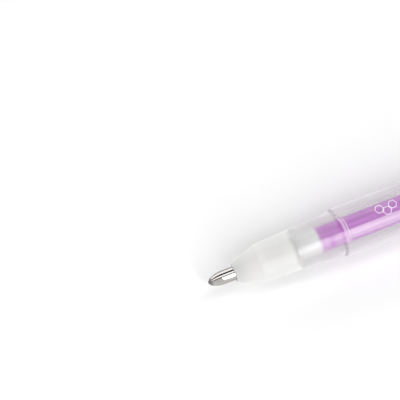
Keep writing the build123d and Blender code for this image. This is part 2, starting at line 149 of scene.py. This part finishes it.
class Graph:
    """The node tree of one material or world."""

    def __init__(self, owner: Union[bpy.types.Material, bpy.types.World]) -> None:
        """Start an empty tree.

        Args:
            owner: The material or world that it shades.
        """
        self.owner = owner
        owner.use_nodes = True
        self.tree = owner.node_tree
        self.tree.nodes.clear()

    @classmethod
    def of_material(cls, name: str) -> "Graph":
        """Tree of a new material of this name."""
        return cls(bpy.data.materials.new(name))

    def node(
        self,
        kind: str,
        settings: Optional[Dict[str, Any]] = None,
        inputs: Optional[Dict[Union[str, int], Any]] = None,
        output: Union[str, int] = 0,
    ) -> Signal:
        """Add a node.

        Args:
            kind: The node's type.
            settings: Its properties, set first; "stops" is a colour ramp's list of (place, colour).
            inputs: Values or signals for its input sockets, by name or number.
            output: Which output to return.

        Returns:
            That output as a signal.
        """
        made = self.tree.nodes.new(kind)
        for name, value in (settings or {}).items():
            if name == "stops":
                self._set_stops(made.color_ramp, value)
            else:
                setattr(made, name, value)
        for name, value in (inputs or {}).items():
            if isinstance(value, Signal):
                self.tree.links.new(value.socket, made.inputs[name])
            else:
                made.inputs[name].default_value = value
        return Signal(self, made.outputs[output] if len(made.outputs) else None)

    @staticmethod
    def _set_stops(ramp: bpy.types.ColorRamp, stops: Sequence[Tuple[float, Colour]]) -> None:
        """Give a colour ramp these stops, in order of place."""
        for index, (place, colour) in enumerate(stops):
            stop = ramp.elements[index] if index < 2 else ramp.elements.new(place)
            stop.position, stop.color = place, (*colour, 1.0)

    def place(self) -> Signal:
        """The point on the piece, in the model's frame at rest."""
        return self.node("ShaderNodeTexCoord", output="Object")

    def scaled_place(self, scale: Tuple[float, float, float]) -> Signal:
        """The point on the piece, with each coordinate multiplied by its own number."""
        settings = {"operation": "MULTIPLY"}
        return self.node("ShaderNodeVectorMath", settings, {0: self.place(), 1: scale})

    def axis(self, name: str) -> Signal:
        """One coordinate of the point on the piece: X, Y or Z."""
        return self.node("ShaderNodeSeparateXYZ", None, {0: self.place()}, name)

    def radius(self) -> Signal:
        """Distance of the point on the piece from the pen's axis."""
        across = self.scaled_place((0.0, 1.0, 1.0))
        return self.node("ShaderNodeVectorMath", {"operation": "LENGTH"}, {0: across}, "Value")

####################

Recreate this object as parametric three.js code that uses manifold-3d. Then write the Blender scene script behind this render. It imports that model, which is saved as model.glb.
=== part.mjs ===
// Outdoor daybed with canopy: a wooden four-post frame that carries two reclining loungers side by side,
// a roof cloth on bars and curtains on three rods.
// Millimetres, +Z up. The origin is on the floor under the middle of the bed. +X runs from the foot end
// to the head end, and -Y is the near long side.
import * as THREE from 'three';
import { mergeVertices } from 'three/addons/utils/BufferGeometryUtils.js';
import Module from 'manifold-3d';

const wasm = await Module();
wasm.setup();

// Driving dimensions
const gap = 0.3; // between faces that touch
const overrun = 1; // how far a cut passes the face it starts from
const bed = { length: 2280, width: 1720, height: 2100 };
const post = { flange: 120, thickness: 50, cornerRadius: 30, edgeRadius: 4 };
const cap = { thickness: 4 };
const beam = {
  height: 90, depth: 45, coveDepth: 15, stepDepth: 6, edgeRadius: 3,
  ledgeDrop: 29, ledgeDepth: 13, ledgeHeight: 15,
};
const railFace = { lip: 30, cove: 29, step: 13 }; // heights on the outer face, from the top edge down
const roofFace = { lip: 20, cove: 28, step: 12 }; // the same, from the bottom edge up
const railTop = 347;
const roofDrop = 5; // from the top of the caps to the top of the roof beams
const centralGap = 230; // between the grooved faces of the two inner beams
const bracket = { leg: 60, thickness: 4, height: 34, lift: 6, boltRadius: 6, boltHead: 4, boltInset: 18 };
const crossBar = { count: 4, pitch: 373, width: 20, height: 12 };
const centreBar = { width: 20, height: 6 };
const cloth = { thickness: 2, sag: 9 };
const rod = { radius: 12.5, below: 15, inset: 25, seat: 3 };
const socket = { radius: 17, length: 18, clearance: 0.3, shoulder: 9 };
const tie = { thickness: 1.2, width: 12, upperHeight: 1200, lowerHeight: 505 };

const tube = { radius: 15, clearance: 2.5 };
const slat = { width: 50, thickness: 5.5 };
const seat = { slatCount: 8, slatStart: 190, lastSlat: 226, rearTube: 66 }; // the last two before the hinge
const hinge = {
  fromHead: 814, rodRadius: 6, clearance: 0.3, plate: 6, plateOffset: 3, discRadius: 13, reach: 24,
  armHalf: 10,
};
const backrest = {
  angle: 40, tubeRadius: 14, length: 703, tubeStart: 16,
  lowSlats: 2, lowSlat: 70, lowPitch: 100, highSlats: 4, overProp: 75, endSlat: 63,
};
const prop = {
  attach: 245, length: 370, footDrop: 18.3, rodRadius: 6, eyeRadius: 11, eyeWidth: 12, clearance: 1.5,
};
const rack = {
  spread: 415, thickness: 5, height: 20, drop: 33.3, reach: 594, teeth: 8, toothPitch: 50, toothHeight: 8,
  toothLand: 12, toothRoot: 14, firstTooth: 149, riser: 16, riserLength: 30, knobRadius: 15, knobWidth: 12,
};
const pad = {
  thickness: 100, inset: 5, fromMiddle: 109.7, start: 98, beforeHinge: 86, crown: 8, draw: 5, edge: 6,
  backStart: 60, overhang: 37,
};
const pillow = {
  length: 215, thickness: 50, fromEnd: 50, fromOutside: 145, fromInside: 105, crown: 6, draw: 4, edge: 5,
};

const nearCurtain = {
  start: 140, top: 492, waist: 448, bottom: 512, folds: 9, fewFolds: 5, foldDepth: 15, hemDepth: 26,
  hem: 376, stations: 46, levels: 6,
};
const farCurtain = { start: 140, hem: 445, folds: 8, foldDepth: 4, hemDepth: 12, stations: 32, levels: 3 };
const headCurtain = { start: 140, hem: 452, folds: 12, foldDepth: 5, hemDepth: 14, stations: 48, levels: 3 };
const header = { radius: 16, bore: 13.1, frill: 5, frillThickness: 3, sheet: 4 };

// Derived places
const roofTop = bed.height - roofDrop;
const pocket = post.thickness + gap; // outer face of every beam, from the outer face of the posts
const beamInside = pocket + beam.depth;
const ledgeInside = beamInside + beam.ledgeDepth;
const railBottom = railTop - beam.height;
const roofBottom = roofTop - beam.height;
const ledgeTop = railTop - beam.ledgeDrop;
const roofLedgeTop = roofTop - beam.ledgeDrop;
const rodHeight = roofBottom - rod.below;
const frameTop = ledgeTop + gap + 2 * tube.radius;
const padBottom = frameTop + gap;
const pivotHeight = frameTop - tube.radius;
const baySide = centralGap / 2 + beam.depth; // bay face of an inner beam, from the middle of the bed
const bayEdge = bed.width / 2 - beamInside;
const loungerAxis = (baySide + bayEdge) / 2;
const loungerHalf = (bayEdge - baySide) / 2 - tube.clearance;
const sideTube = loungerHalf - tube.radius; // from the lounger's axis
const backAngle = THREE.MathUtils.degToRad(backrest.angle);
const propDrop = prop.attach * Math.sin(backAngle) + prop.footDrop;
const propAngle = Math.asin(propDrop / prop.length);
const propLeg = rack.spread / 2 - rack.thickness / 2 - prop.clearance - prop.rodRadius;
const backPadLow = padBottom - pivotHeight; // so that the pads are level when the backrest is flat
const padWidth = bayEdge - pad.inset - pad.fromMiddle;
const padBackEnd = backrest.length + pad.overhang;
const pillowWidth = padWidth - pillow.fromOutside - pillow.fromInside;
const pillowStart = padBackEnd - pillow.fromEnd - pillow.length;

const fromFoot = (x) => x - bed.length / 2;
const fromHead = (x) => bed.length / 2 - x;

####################

◆ Aim of the task: Exactly the lines from the line containing "Recreate this object" to the line containing "wasm.setup();", both included, are to be set down; no other line belongs in the answer.

◆ Result of the exercise:
Recreate this object as parametric three.js code that uses manifold-3d. Then write the Blender scene script behind this render. It imports that model, which is saved as model.glb.
=== part.mjs ===
// Outdoor daybed with canopy: a wooden four-post frame that carries two reclining loungers side by side,
// a roof cloth on bars and curtains on three rods.
// Millimetres, +Z up. The origin is on the floor under the middle of the bed. +X runs from the foot end
// to the head end, and -Y is the near long side.
import * as THREE from 'three';
import { mergeVertices } from 'three/addons/utils/BufferGeometryUtils.js';
import Module from 'manifold-3d';

const wasm = await Module();
wasm.setup();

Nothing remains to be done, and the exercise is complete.